■ EXERCISE REQUIREMENTS ■
Your task is to copy every line of this material exactly.

--------------------------------------------------

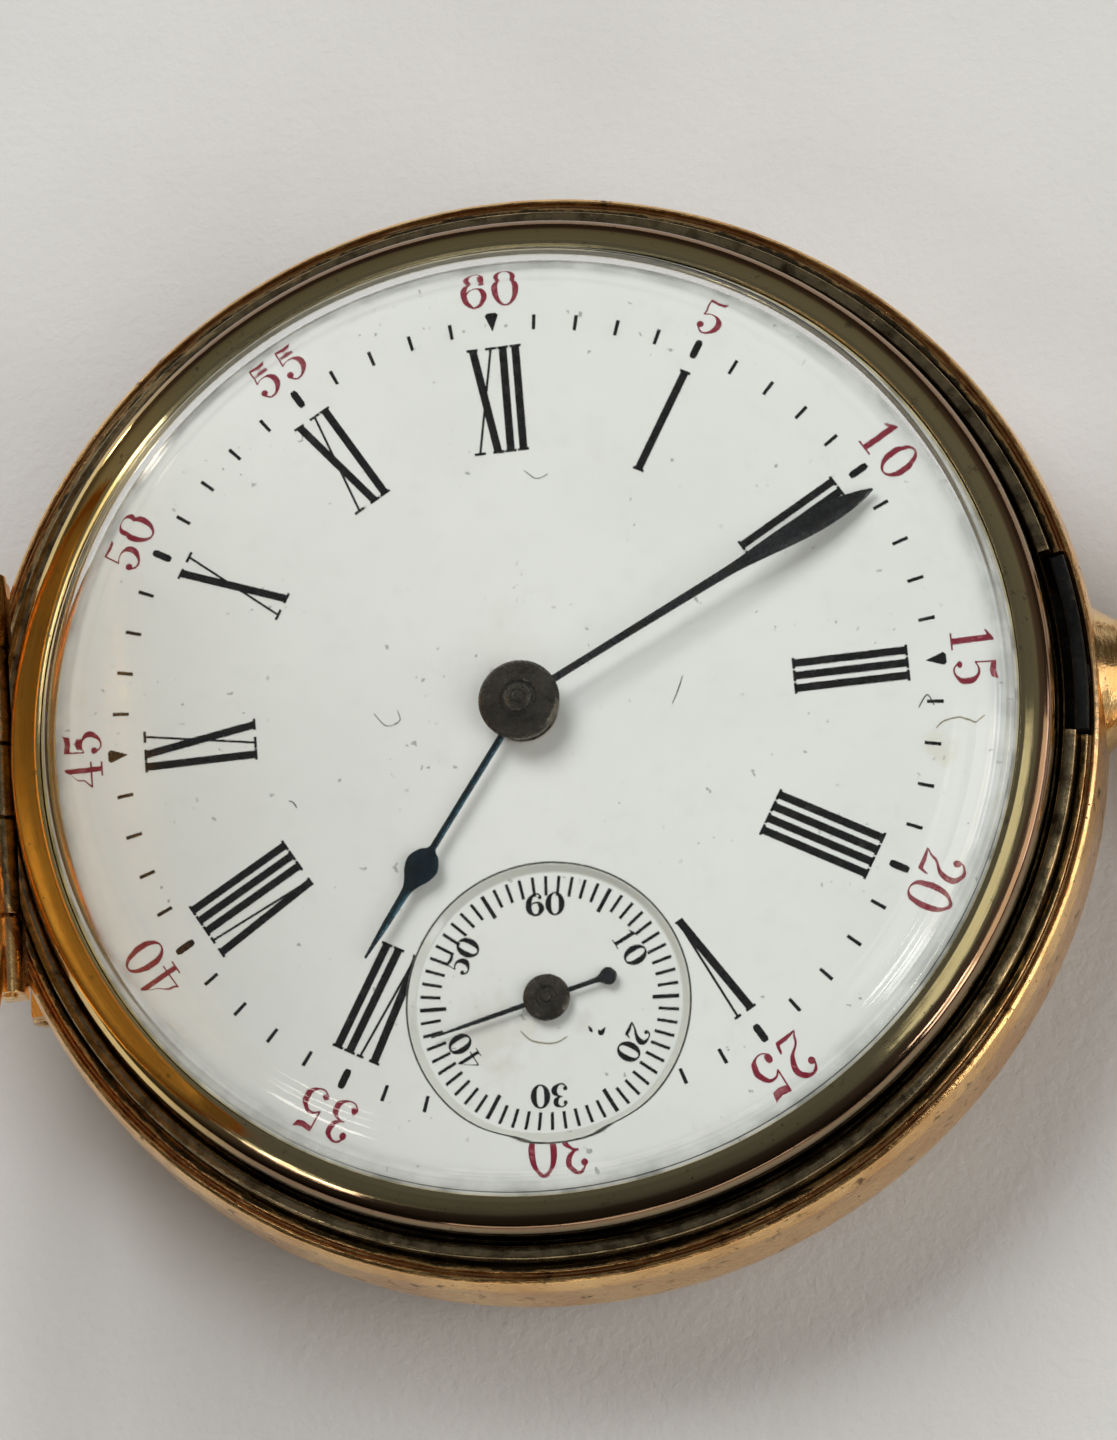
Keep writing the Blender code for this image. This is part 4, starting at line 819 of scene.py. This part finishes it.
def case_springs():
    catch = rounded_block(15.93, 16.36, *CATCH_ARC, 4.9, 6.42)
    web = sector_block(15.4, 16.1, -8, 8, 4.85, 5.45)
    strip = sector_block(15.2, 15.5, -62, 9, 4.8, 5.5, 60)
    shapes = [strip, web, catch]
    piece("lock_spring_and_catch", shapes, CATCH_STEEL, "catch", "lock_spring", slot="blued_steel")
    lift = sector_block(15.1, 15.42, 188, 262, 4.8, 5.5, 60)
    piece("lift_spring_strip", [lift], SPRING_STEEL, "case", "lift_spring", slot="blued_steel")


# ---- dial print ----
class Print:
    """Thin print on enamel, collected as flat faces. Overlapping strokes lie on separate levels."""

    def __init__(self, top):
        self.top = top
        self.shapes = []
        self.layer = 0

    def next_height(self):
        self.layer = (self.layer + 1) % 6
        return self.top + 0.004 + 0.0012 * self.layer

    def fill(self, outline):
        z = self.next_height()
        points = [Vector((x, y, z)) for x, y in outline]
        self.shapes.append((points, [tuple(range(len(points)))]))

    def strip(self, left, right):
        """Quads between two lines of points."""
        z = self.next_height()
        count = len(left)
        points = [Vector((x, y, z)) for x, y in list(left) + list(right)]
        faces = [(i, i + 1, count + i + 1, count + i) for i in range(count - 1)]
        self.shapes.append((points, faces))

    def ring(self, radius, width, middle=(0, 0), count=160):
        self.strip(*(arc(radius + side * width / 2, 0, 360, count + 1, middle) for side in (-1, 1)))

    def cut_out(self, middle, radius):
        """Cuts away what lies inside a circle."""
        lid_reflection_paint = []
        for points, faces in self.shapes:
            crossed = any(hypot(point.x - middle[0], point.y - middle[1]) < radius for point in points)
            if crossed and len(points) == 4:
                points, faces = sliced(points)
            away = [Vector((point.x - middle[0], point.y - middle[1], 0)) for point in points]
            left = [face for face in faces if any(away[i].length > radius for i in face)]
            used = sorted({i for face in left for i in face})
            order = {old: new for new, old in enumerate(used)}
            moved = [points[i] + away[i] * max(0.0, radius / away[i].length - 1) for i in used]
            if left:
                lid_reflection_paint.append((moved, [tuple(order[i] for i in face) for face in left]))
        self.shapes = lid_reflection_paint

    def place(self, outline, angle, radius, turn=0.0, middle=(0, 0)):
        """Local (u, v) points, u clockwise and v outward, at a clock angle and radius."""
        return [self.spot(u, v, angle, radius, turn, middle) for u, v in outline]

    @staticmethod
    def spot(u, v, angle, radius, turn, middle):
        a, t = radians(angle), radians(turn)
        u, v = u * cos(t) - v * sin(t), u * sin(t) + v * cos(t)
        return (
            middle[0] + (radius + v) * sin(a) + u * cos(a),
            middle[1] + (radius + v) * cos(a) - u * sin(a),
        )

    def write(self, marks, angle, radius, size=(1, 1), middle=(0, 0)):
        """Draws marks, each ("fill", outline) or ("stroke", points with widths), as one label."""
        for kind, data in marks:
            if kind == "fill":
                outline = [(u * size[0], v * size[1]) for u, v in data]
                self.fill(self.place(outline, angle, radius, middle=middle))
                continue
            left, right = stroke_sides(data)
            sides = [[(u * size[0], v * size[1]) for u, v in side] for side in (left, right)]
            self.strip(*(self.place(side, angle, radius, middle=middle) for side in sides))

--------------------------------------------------

■ FINAL RESULT ■
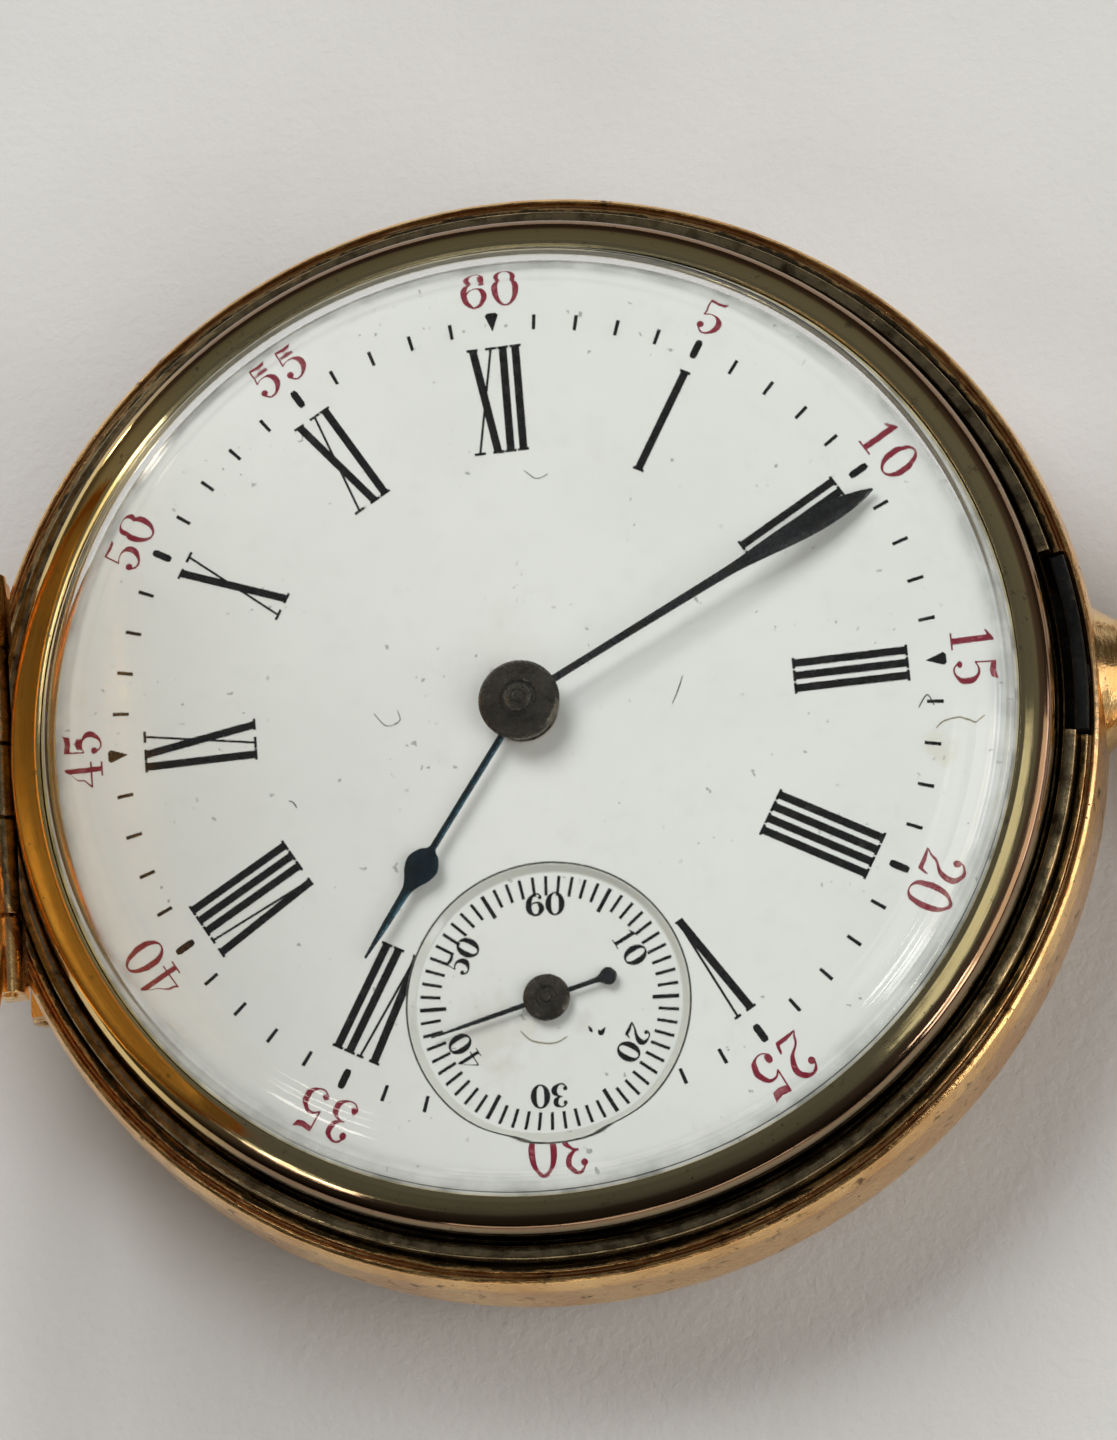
Keep writing the Blender code for this image. This is part 4, starting at line 819 of scene.py. This part finishes it.
def case_springs():
    catch = rounded_block(15.93, 16.36, *CATCH_ARC, 4.9, 6.42)
    web = sector_block(15.4, 16.1, -8, 8, 4.85, 5.45)
    strip = sector_block(15.2, 15.5, -62, 9, 4.8, 5.5, 60)
    shapes = [strip, web, catch]
    piece("lock_spring_and_catch", shapes, CATCH_STEEL, "catch", "lock_spring", slot="blued_steel")
    lift = sector_block(15.1, 15.42, 188, 262, 4.8, 5.5, 60)
    piece("lift_spring_strip", [lift], SPRING_STEEL, "case", "lift_spring", slot="blued_steel")


# ---- dial print ----
class Print:
    """Thin print on enamel, collected as flat faces. Overlapping strokes lie on separate levels."""

    def __init__(self, top):
        self.top = top
        self.shapes = []
        self.layer = 0

    def next_height(self):
        self.layer = (self.layer + 1) % 6
        return self.top + 0.004 + 0.0012 * self.layer

    def fill(self, outline):
        z = self.next_height()
        points = [Vector((x, y, z)) for x, y in outline]
        self.shapes.append((points, [tuple(range(len(points)))]))

    def strip(self, left, right):
        """Quads between two lines of points."""
        z = self.next_height()
        count = len(left)
        points = [Vector((x, y, z)) for x, y in list(left) + list(right)]
        faces = [(i, i + 1, count + i + 1, count + i) for i in range(count - 1)]
        self.shapes.append((points, faces))

    def ring(self, radius, width, middle=(0, 0), count=160):
        self.strip(*(arc(radius + side * width / 2, 0, 360, count + 1, middle) for side in (-1, 1)))

    def cut_out(self, middle, radius):
        """Cuts away what lies inside a circle."""
        lid_reflection_paint = []
        for points, faces in self.shapes:
            crossed = any(hypot(point.x - middle[0], point.y - middle[1]) < radius for point in points)
            if crossed and len(points) == 4:
                points, faces = sliced(points)
            away = [Vector((point.x - middle[0], point.y - middle[1], 0)) for point in points]
            left = [face for face in faces if any(away[i].length > radius for i in face)]
            used = sorted({i for face in left for i in face})
            order = {old: new for new, old in enumerate(used)}
            moved = [points[i] + away[i] * max(0.0, radius / away[i].length - 1) for i in used]
            if left:
                lid_reflection_paint.append((moved, [tuple(order[i] for i in face) for face in left]))
        self.shapes = lid_reflection_paint

    def place(self, outline, angle, radius, turn=0.0, middle=(0, 0)):
        """Local (u, v) points, u clockwise and v outward, at a clock angle and radius."""
        return [self.spot(u, v, angle, radius, turn, middle) for u, v in outline]

    @staticmethod
    def spot(u, v, angle, radius, turn, middle):
        a, t = radians(angle), radians(turn)
        u, v = u * cos(t) - v * sin(t), u * sin(t) + v * cos(t)
        return (
            middle[0] + (radius + v) * sin(a) + u * cos(a),
            middle[1] + (radius + v) * cos(a) - u * sin(a),
        )

    def write(self, marks, angle, radius, size=(1, 1), middle=(0, 0)):
        """Draws marks, each ("fill", outline) or ("stroke", points with widths), as one label."""
        for kind, data in marks:
            if kind == "fill":
                outline = [(u * size[0], v * size[1]) for u, v in data]
                self.fill(self.place(outline, angle, radius, middle=middle))
                continue
            left, right = stroke_sides(data)
            sides = [[(u * size[0], v * size[1]) for u, v in side] for side in (left, right)]
            self.strip(*(self.place(side, angle, radius, middle=middle) for side in sides))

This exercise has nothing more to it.